Since the administration refused to stand up for its students, it is up to the students themselves to take action. Protests at Yale and elsewhere are part of a growing effort to fight corporate domination on campus and the laundering of discriminatory policies through “neutral” legal debate.
For example, organizations like People’s Parity Project, of which I am the Organizing and Network Director, and Law Students for Climate Accountability have taken a community organizing approach to pushing back on the risk-averse culture of many law school campuses. Students at Harvard Law recently called on the administration to add classes and clinics on reproductive rights in the wake of the Supreme Court’s Dobbs decision, drawing support from the Cambridge City Council. Others have been lobbying for improvements to public interest loan repayment programs, and organizing boycotts of firms that oppose workers’ rights or work with companies driving the climate crisis.
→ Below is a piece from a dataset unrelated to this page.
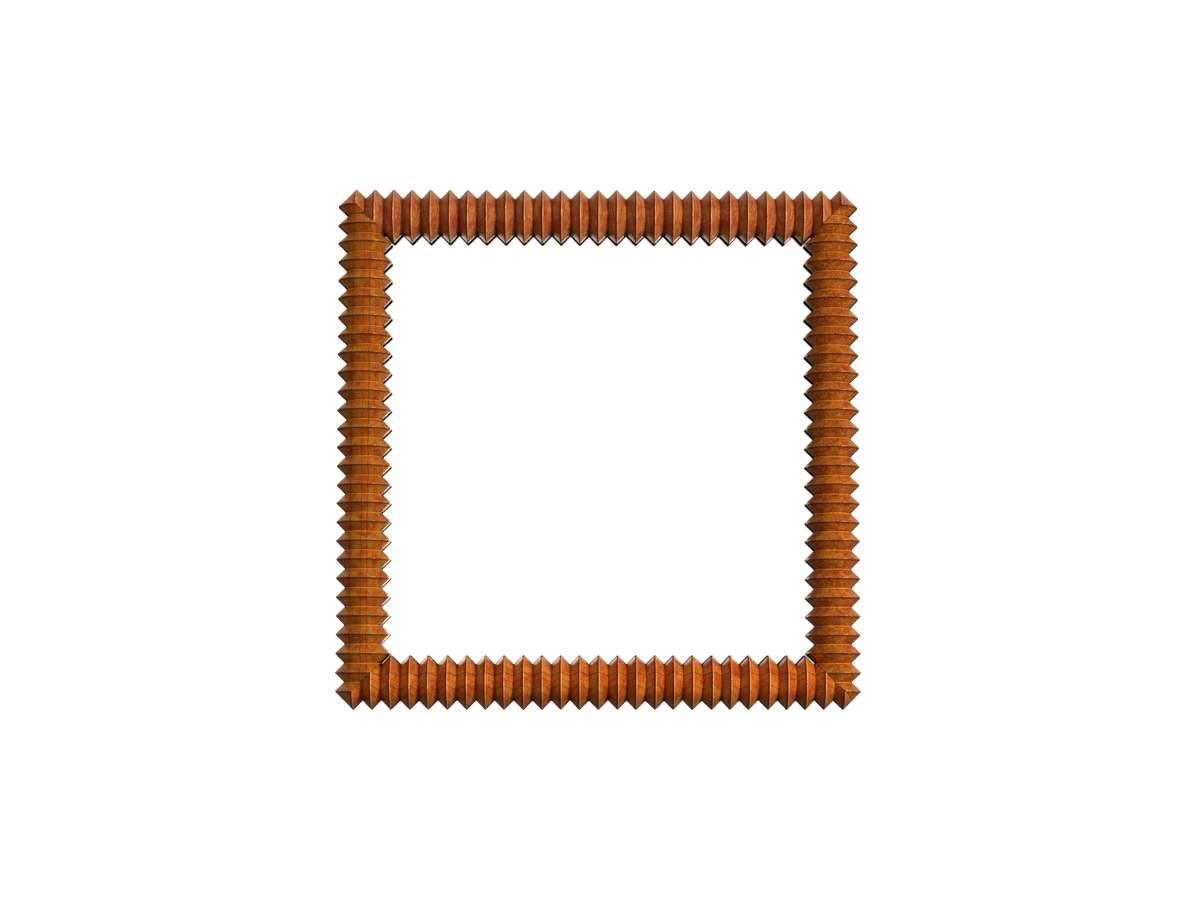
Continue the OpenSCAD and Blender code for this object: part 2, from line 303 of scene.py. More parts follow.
floor_mesh = bpy.data.meshes.new("floor")
floor_mesh.from_pydata([(x * FLOOR_HALF, y * FLOOR_HALF, FLOOR_Z) for x, y in FLOOR_CORNERS], [],
                       [(0, 1, 2, 3)])
floor_paint, tree, _ = new_material("matt_floor_paint")
finished(tree, add(tree, "BsdfPrincipled", {"Base Color": colour("#e9e7e4"), "Roughness": 0.8}))
floor_mesh.materials.append(floor_paint)
floor = bpy.data.objects.new("floor", floor_mesh)
floor.visible_diffuse = False
floor.visible_glossy = False
bpy.context.scene.collection.objects.link(floor)
print("floor at", FLOOR_Z, "m")

# %% [markdown]
# A turned rail could be a cylinder cut by a modifier, but then its ridges would all be the same and
# its mitres would need Booleans. Here it is a surface of two parameters: the place along the rail and
# the angle round it. It starts with one flank of a ridge, which is straight but for a crest that is
# eased over as sandpaper does it, and a groove nearly as sharp as the point of the tool.

# %% Flank of a ridge
RAIL_R = (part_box("top_rail")[1].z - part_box("top_rail")[0].z) / 2
RAIL_LENGTH = cad_high.x - cad_low.x
RIDGES = 27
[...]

Still more are pushing for greater protections for sexual assault survivors on campus, and to ensure that accused sexual predators are not invited to teach at their schools.
That this swell of law student activism has generated a strong institutional response speaks to the power that students have when they act together. Students pushing law schools to serve justice see the legal profession as a force for progressive change, and expect their schools to follow suit. When announcing his boycott, Ho stated that judges are law schools’ customers and can influence them through a boycott. He is wrong. The student is the customer, and law schools are nothing without them. It is a hopeful sign for the profession that students are starting to realize that.